Paine further alienated his adopted country when he denounced Christianity in his 1794 work The Age of Reason. Writing mostly from a French prison—Paine was variously in and out of favor in France during the French Revolution—Paine judged Christianity as “too absurd for belief.” “Of all the systems of religion that ever were invented,” he opined, “there is none more derogatory to the Almighty, more unedifying to man, more repugnant to reason, and more contradictory in itself, than this thing called Christianity.”
Writing from France in 1796, Thomas Paine publicly denounced President George Washington for his “ingratitude” and “hypocrisy.”
And when President George Washington didn’t act aggressively enough to try to get him released from his French dungeon, Paine further offended Americans by writing a lengthy (64-page) public letter to Washington berating the Father of their Country for his “deceit,” “ingratitude,” “hypocrisy,” “meanness,” “vanity,” “perfidy,” and “pusillanimity,” among other character qualities.
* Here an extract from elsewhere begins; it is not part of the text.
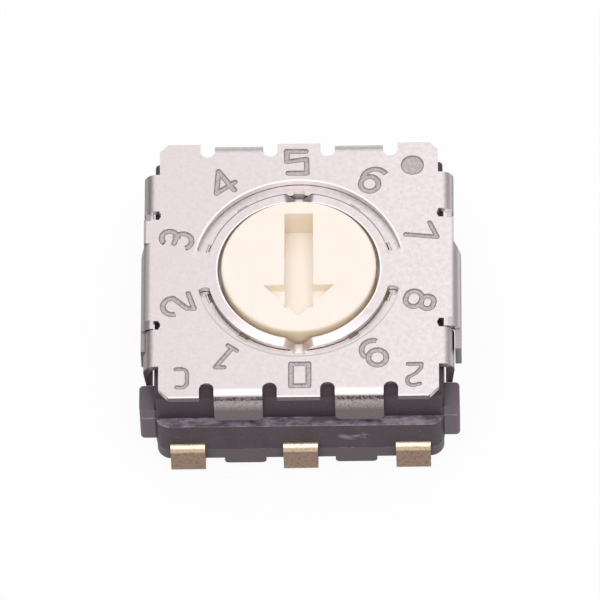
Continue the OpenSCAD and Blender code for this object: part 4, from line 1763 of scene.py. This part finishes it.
@dataclass
class Studio:
    """Camera, floor and light."""

    aim: Point = (0.03, 0.0, 2.76)
    elevation: float = 57.28
    azimuth: float = 2.23
    roll: float = 2.56
    distance: float = 300.0
    lens: float = 798.5
    sensor: float = 36.0
    below_axis: float = 0.708
    floor_white: float = 0.94
    room: float = 0.62

    def camera(self) -> bpy.types.Object:
        """Adds the camera and makes it the scene's own."""
        up, turn = math.radians(self.elevation), math.radians(self.azimuth)
        back = Vector((math.sin(turn) * math.cos(up), -math.cos(turn) * math.cos(up),
                       math.sin(up)))
        facing = (-back).to_track_quat("-Z", "Y").to_matrix()
        facing = facing @ Matrix.Rotation(math.radians(-self.roll), 3, "Z")
        aim = Vector(self.aim) - facing.col[1] * self.below_axis
        data = bpy.data.cameras.new("camera")
        data.sensor_width = self.sensor
        data.lens = self.lens
        data.clip_start = 0.01
        data.clip_end = 10.0
        camera = bpy.data.objects.new("camera", data)
        bpy.context.scene.collection.objects.link(camera)
        camera.matrix_world = (Matrix.Translation((aim + back * self.distance) * MM)
                               @ facing.to_4x4())
        bpy.context.scene.camera = camera
        return camera

    def floor(self) -> bpy.types.Object:
        """Adds the plain pale floor."""
        floor = Bench.start("floor", bpy.ops.mesh.primitive_plane_add, size=2.0)
        made = empty_material("pale_floor")
        tree = made.node_tree
        path = add_node(tree, "LightPath")
        seen = path.outputs["Is Camera Ray"]
        for ray in ("Is Glossy Ray", "Is Transmission Ray"):
            seen = add_node(tree, "Math", {0: seen, 1: path.outputs[ray]},
                            {"operation": "MAXIMUM"})
        share = add_node(tree, "Math", {0: seen, 1: self.floor_white},
                         {"operation": "MULTIPLY"})
        matt = add_node(tree, "BsdfDiffuse", {"Color": linear("F2F2F2")})
        white = add_node(tree, "Emission", {"Strength": 1.0})
        mix = add_node(tree, "MixShader", {0: share, 1: matt, 2: white})
        add_node(tree, "OutputMaterial", {"Surface": mix})
        floor.data.materials.append(made)
        return floor

    def lamp(self, name: str, place: Point, size: float, power: float) -> bpy.types.Object:
        """Adds one soft square lamp that looks at the switch.

        Args:
            name: Name of the lamp.
            place: Where it hangs, in mm.
            size: Length of its side, in mm.
            power: Its power in watts.

        Returns:
            The lamp.
        """
        data = bpy.data.lights.new(name, "AREA")
        data.size = size * MM
        data.energy = power
        lamp = bpy.data.objects.new(name, data)
        bpy.context.scene.collection.objects.link(lamp)
        lamp.location = Vector(place) * MM
        lamp.rotation_euler = (-Vector(place)).to_track_quat("-Z", "Y").to_euler()
        return lamp

    def build(self) -> None:
        """Sets up the whole studio."""
        scene = bpy.context.scene
        scene.view_settings.view_transform = "Standard"
        world = bpy.data.worlds.new("room")
        world.use_nodes = True
        sky = world.node_tree.nodes["Background"]
        sky.inputs["Color"].default_value = linear("F4F4F6")
        sky.inputs["Strength"].default_value = self.room
        scene.world = world
        self.camera()
        self.floor()
        self.lamp("overhead", (0, 120, 240), 260, 0.17)
        self.lamp("front", (0, -90, 250), 200, 0.26)
        self.lamp("right", (220, -40, 160), 160, 0.055)


# ---------------------------------------------------------------------------
# The whole switch
# ---------------------------------------------------------------------------


def lead_frame() -> list[Terminal]:
    """Lists the six terminals: the contacts' names are those of their bits."""
    pitch = LeadFrame().pitch
    return [
        Terminal("contact_common", -1, -pitch, -1.522),
        Terminal("contact_4", -1, 0.0, 0.0, 0.80),
        Terminal("contact_2", -1, pitch, 1.937),
        Terminal("contact_1", 1, pitch, 1.0913),
        Terminal("contact_8", 1, -pitch, -2.3464),
        Terminal("spare_terminal", 1, 0.0),
    ]


def main() -> None:
    """Builds the switch and its studio."""
    logging.basicConfig(level=logging.INFO, format="%(name)s: %(message)s")
    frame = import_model()
    finishes = Finishes()
    Studio().build()
    terminals = lead_frame()
    Housing().build(finishes, terminals)
    for terminal in terminals:
        terminal.build(finishes)
    Rotor().build(finishes)
    Washer().build(finishes)
    Cover().build(finishes)
    for name, finish in (("seal_ring", finishes.rubber), ("code_disc", finishes.gold)):
        node = frame["nodes"][name]
        node.data.materials.clear()
        node.data.materials.append(finish)


if __name__ == "__main__":
    main()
Americans had won their independence through no thanks to General Washington, Paine informed the president, for you “slept away your time in the field till the finances of the country were completely exhausted,” and deserve “but little share in the glory of the final event.” “And as to you, sir,” Paine concluded, “treacherous in private friendship . . . and a hypocrite in public life, the world will be puzzled to decide, whether you are an apostate or an impostor; whether you have abandoned good principles, or whether you ever had any?”
Having denounced both Jesus and George Washington, Paine was now heartily despised by most Americans, to the degree that they remembered him at all. He eventually returned to the United States in the early 1800s—he had nowhere else to go—and eventually settled on a modest farm in New Rochelle, New York. There he lived in relative obscurity until his death in 1809. Most Americans now viewed him as a scoundrel and a self-promoter who turned on those who failed to support him. The author of the most popular political tract ever written in American history was laid to rest with no fanfare, and little mourning.